How LLMs Work: Tokens, Probabilities, and Prompts

LLM at a Glance

An LLM is essentially a powerful “auto‑complete.” When you begin a sentence, the model continues it, filling in one tiny piece (a token) at a time until a full answer emerges. Tokens are often parts of words. Because the model has read a vast amount of text in advance, it develops a sense of “what usually comes next.” So when you ask a question, it keeps choosing the next token, then the next, until the answer is complete.

graph LR
    A[User input] --> B[Tokenization]
    B --> C{Next-token prediction}
    C -- 1: Probability computation --> D[Probability distribution]
    D -- 2: Token selection --> E[New token]
    E --> F{Answer complete?}
    F -- N --> C
    F -- Y --> G[Decoding]
    G --> H[Final answer output]

What Determines Generation Quality

Most of it comes down to three ideas:

How bold it is: Settings like temperature or top‑p can make answers safer (more common phrasing) or more creative (less common phrasing).
How much it can keep in mind: The model’s “short‑term memory” is limited. Long inputs may need summarization or pruning.
What it actually knows: The model can’t browse the web and only “remembers” training-time knowledge. Without reliable, up‑to‑date context, it can make things up.

mindmap
    root((Factors affecting generation quality))
        Boldness
            Temperature
            Top-p
        Memory
            Context window
            Summarization/Pruning
        Knowledge scope
            Training cutoff
            Lack of up-to-date info

Where RAG Connects

RAG reduces knowledge limits and hallucinations by searching for relevant documents first and providing them as context before the LLM answers. In other words, it makes the model “look things up” before responding.

sequenceDiagram
    participant User as User
    participant Retriever as Retriever
    participant LLM as LLM
    User->>Retriever: Ask a question
    Retriever->>Retriever: Retrieve relevant documents
    Retriever->>LLM: Pass retrieved results
    LLM->>User: Generate a context-grounded answer

An Easy Analogy for the Model

Inside, the model is a giant “pattern matcher.” It compares what you write with patterns it has seen before and selects the most likely continuation.
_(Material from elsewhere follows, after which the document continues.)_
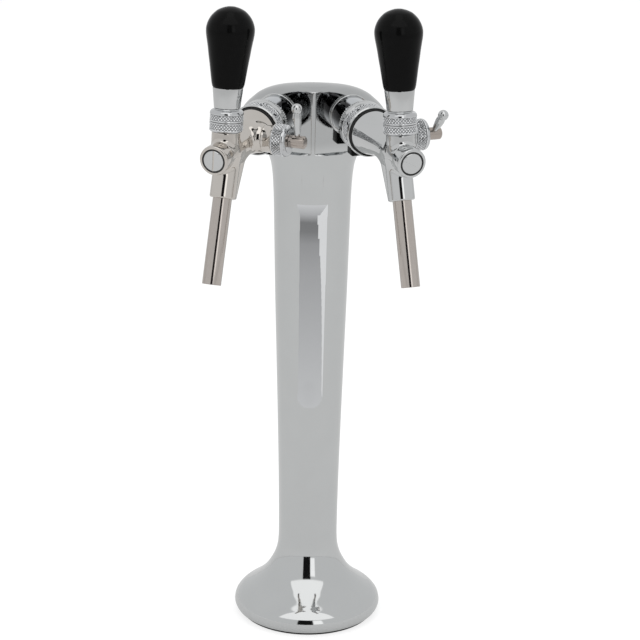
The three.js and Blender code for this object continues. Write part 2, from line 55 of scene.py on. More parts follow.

You can imagine multiple “highlighters” that emphasize important parts of the sentence to keep the answer on topic.

graph LR
    A[User input] --> B[Pattern matching: compare with past data]
    B --> C{Select the most likely next token}
    C --> D[Highlighters: emphasize key parts]
    D --> E[Maintain topic & connect context]
    E --> F[Complete the final sentence]

    style A fill:#fdf5e6,stroke:#333,stroke-width:1px
    style B fill:#e6f7ff,stroke:#333,stroke-width:1px
    style C fill:#fff5e6,stroke:#333,stroke-width:1px
    style D fill:#f0ffe6,stroke:#333,stroke-width:1px
    style E fill:#f9e6ff,stroke:#333,stroke-width:1px
    style F fill:#e6ffe9,stroke:#333,stroke-width:1px

Why It Sometimes Goes Wrong

Two common reasons:

It fills gaps with guesses. If the needed info isn’t in “short‑term memory,” it may invent plausible details.
Outdated knowledge. Anything that appeared after training isn’t known unless you provide it.